MSAN Featured in Education Week
September 6, 2017
Minority Student Achievement Network (MSAN) was recently featured in the Education Week article, "Moving Beyond Building Practitioner Capacity to Mutual Learning in Research-Practice Partnerships."
From Gap Filling to Co-Construction and Learning
Building capacity in a partnership can be framed as filling gaps in practitioners' knowledge and skills. This view calls to mind Paulo Freire's concept of "banking education," where researchers deposit knowledge into practitioners' heads which practitioners passively accept. It privileges a one-way pathway, where researchers produce knowledge that practitioners consume in more or less skilled ways. This view also sometimes brings a deficit orientation towards practitioners, limiting their role as only that of consumers of research and knowledge.

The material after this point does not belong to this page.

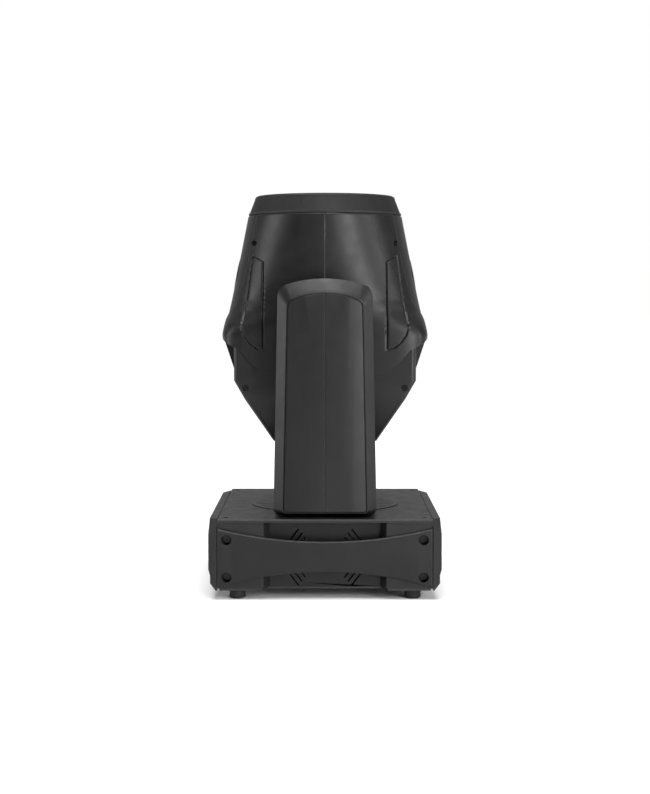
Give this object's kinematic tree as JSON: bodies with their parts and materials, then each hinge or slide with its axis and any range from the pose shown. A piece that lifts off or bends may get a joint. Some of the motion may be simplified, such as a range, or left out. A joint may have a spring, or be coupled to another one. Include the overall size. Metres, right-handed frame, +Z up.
{
  "type": "moving head light",
  "caption": "Motorised stage light: lamp head tilting in a two-armed yoke that pans on a low base with grip straps, display and sockets.",
  "frame": {"origin": "on the floor under the middle of the base, at the undersides of the feet", "axes": "+Z up, X along the tilt axis with the grip straps at both ends, -Y the display side, +Y the connector side"},
  "size_m": [0.34, 0.284, 0.499],
  "materials": {
    "body_plastic": "fine-textured black moulded plastic",
    "steel": "black powder-coated steel plate",
    "rubber": "black rubber",
    "screw_steel": "blackened steel screws",
    "bare_steel": "bright steel",
    "aluminium": "bare aluminium",
    "display": "dark glossy screen",
    "button": "dark grey push button",
    "power_plastic": "dark blue and grey socket plastic",
    "socket_metal": "black coated socket",
    "switch": "glossy black rocker",
    "circuit": "green circuit board",
    "belt": "black timing belt",
    "optic": "clear optical glass",
    "filter": "wheel with colour filters",
    "led": "light source module"
  },
  "bodies": {
    "base": {"base_tray": "steel", "rubber_feet": "rubber", "side_panel_right": "body_plastic", "side_panel_left": "body_plastic", "handle_right": "body_plastic", "handle_left": "body_plastic", "base_screws": "screw_steel", "base_top": "body_plastic", "pan_disc": "body_plastic", "panel_front": "body_plastic", "display_window": "display", "panel_rear": "body_plastic", "power_sockets": "power_plastic", "signal_sockets": "socket_metal", "bearing_plate": "steel", "pan_bearing": "bare_steel", "power_supply": "aluminium", "main_board": "circuit", "pan_motor": "steel", "pan_belt": "belt"},
    "menu_button_1": {"menu_button_1": "button"},
    "menu_button_2": {"menu_button_2": "button"},
    "menu_button_3": {"menu_button_3": "button"},
    "menu_button_4": {"menu_button_4": "button"},
    "power_switch": {"power_switch": "switch"},
    "pan_pinion": {"pan_pinion": "aluminium"},
    "yoke": {"pan_hub": "aluminium", "yoke_frame": "steel", "yoke_cover": "body_plastic", "arm_shell_right": "body_plastic", "arm_shell_left": "body_plastic", "arm_inner_right": "body_plastic", "arm_inner_left": "body_plastic", "arm_panel_right_front": "body_plastic", "arm_panel_right_rear": "body_plastic", "arm_panel_left_front": "body_plastic", "arm_panel_left_rear": "body_plastic", "tilt_bearings": "bare_steel", "tilt_motor": "steel", "tilt_belt": "belt"},
    "tilt_pinion": {"tilt_pinion": "aluminium"},
    "head": {"trunnions": "bare_steel", "tilt_pulley": "aluminium", "head_chassis": "aluminium", "led_module": "led", "heat_sink": "aluminium", "rear_grille": "body_plastic", "rear_housing": "body_plastic", "head_cover_rear": "body_plastic", "head_cover_front": "body_plastic", "side_blades": "body_plastic", "head_screws": "screw_steel", "bezel": "body_plastic", "front_lens": "optic", "vent_badges": "body_plastic"},
    "colour_wheel": {"colour_wheel": "filter"},
    "gobo_wheel": {"gobo_wheel": "aluminium"},
    "prism_arm": {"prism_arm": "optic"},
    "focus_carriage": {"focus_carriage": "aluminium"},
    "fan_rotor": {"fan_rotor": "body_plastic"}
  },
  "joints": [
    {"name": "pan", "type": "hinge", "parent": "base", "child": "yoke", "pos_m": [0, 0, 0.1], "axis": [0, 0, 1], "range_deg": [-270, 270]},
    {"name": "pan_pinion_spin", "type": "hinge", "parent": "base", "child": "pan_pinion", "pos_m": [0, -0.088, 0.066], "axis": [0, 0, 1], "range_deg": [-1620, 1620]},
    {"name": "tilt", "type": "hinge", "parent": "yoke", "child": "head", "pos_m": [0, 0, 0.326], "axis": [1, 0, 0], "range_deg": [-135, 135]},
    {"name": "tilt_pinion_spin", "type": "hinge", "parent": "yoke", "child": "tilt_pinion", "pos_m": [0.136, 0, 0.215], "axis": [1, 0, 0], "range_deg": [-540, 540]},
    {"name": "colour_wheel_spin", "type": "hinge", "parent": "head", "child": "colour_wheel", "pos_m": [0, 0.04, 0.283], "axis": [0, 0, 1], "continuous": true},
    {"name": "gobo_wheel_spin", "type": "hinge", "parent": "head", "child": "gobo_wheel", "pos_m": [0, -0.04, 0.297], "axis": [0, 0, 1], "continuous": true},
    {"name": "prism_swing", "type": "hinge", "parent": "head", "child": "prism_arm", "pos_m": [0.058, 0, 0.3145], "axis": [0, 0, -1], "range_deg": [0, 50]},
    {"name": "focus_slide", "type": "slide", "parent": "head", "child": "focus_carriage", "axis": [0, 0, 1], "range_m": [-0.03, 0.03]},
    {"name": "fan_spin", "type": "hinge", "parent": "head", "child": "fan_rotor", "pos_m": [0, 0, 0.203], "axis": [0, 0, 1], "continuous": true},
    {"name": "menu_button_1_press", "type": "slide", "parent": "base", "child": "menu_button_1", "axis": [0, 1, 0], "range_m": [0, 0.001], "stiffness_N_per_m": 300, "springref_m": -0.0005},
    {"name": "menu_button_2_press", "type": "slide", "parent": "base", "child": "menu_button_2", "axis": [0, 1, 0], "range_m": [0, 0.001], "stiffness_N_per_m": 300, "springref_m": -0.0005},
    {"name": "menu_button_3_press", "type": "slide", "parent": "base", "child": "menu_button_3", "axis": [0, 1, 0], "range_m": [0, 0.001], "stiffness_N_per_m": 300, "springref_m": -0.0005},
    {"name": "menu_button_4_press", "type": "slide", "parent": "base", "child": "menu_button_4", "axis": [0, 1, 0], "range_m": [0, 0.001], "stiffness_N_per_m": 300, "springref_m": -0.0005},
    {"name": "power_switch_rock", "type": "hinge", "parent": "base", "child": "power_switch", "pos_m": [-0.01, 0.1365, 0.06], "axis": [1, 0, 0], "range_deg": [0, 14]}
  ],
  "couplings": [
    {"joint": "pan_pinion_spin", "follows": "pan", "ratio": 6},
    {"joint": "tilt_pinion_spin", "follows": "tilt", "ratio": 4}
  ]
}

We find partnerships can be rich places for dialogue and co-construction of research and policy solutions. Here, both research and practice expertise is valued. Practitioners are active partners who bring extensive expertise related to content, pedagogy, and how to work within complex educational systems. In partnerships, practitioners are knowledge generators, too. For instance, in the Strategic Education Research Partnership's work with the Minority Student Achievement Network, teacher co-designers played a critical role in designing, testing, and redesigning instructional materials to support Algebra learning.
Further, the learning in a partnership is not one-sided: RPPs also aim to build the capacity of researchers to engage in more practice-relevant work and to impact local policies and programs. They can contribute to researchers learning new research methods to pursue practice questions. For example, in the Seattle-Renton STEM partnership with the University of Washington, researchers learned new social network analysis methods in response to the district's interest in documenting the broader influence of resources beyond those teachers immediately involved in the project. More broadly, though, partnership work can lead to shifts in researchers' understanding of problems in education, in their own research agenda, and in how they orient to research. All involved in a partnership stand to learn from the work together, not only practitioners.